One day, my friend called me. He was going to resuscitate the million scream in the district we lived. To him, the decision was as simple as yes or no.

“Are you going to do it or not?” he said then, at the park, and I wondered if there was a way to explain all my uncertainties, that yes was a word capable of carrying so much ambivalence and confusion. That if I said yes, which I did, it was just as much for my own benefit so that I could regain confidence in the beliefs I had held so resolutely, revive a version of myself, a version that I liked, when I was part of a dauntless mass fighting for what was rightfully ours. Tens of thousands of us, shouting, before our defeat, that we would resist.

We walked to another cluster of estates, our shadows long under the streetlights. He poked fun at my poor attempt earlier and I laughed it off. Admittedly, I was more content in my room with the windows wide open, listening to people in the night, reassured by those who still believed. Standing here, I felt the thickness of silence, how difficult it was to cut through with my own voice.

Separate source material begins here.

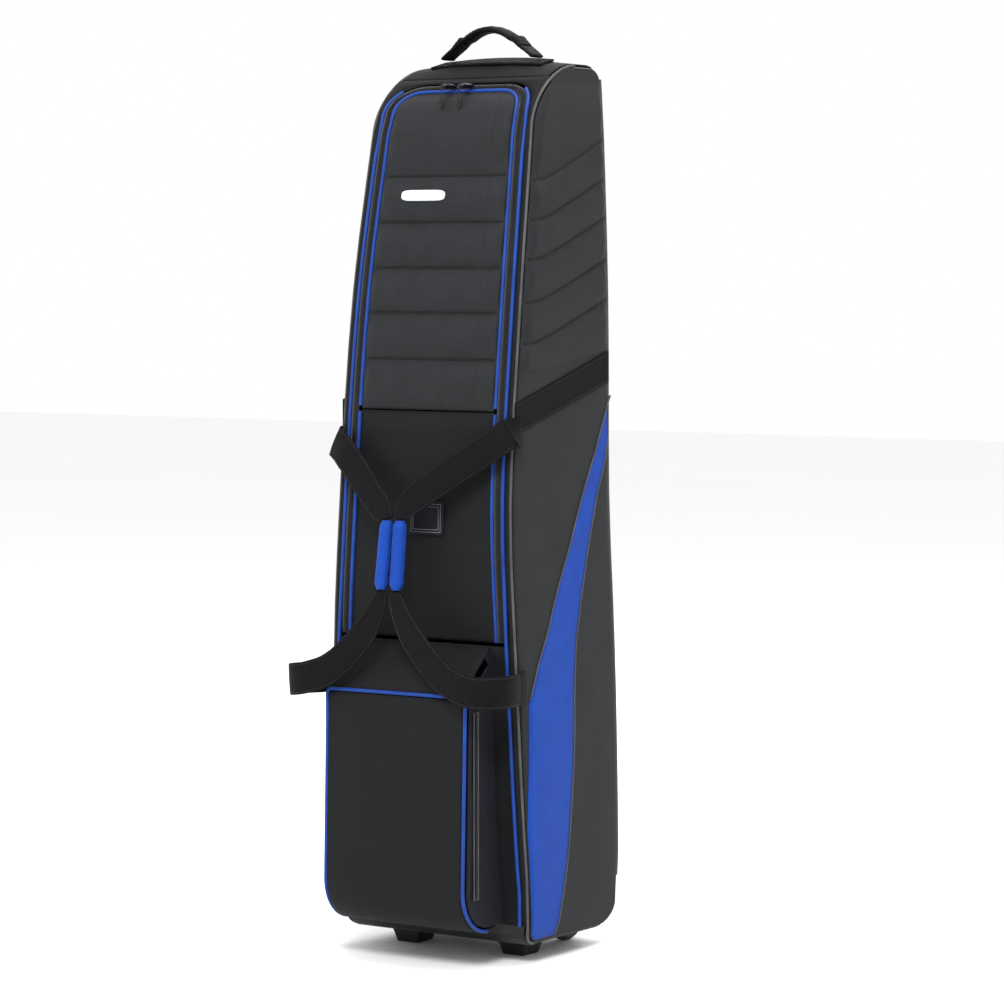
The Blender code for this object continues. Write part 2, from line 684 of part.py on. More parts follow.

Breathing in, he cupped his hands around his mouth. “Liberate Hong Kong, the revolution of our times!” 

Our yelling was loud to our ears but it would be barely audible through closed windows, and I wondered if this was how we keep a movement alive, for ourselves and for others who strained their ears to listen. Unable to do anything else, we let our voices sink into the night. There was no further call to action, no responses, only a reminder of what had been, and all that we could become. What I wanted. I wanted to be brave.

Some of the apartments were already dark, but I spotted an open window among them. Inside, there was a light from a mobile phone, small but obvious, blinking quietly in support. We fought for what was ours in the only way we knew how.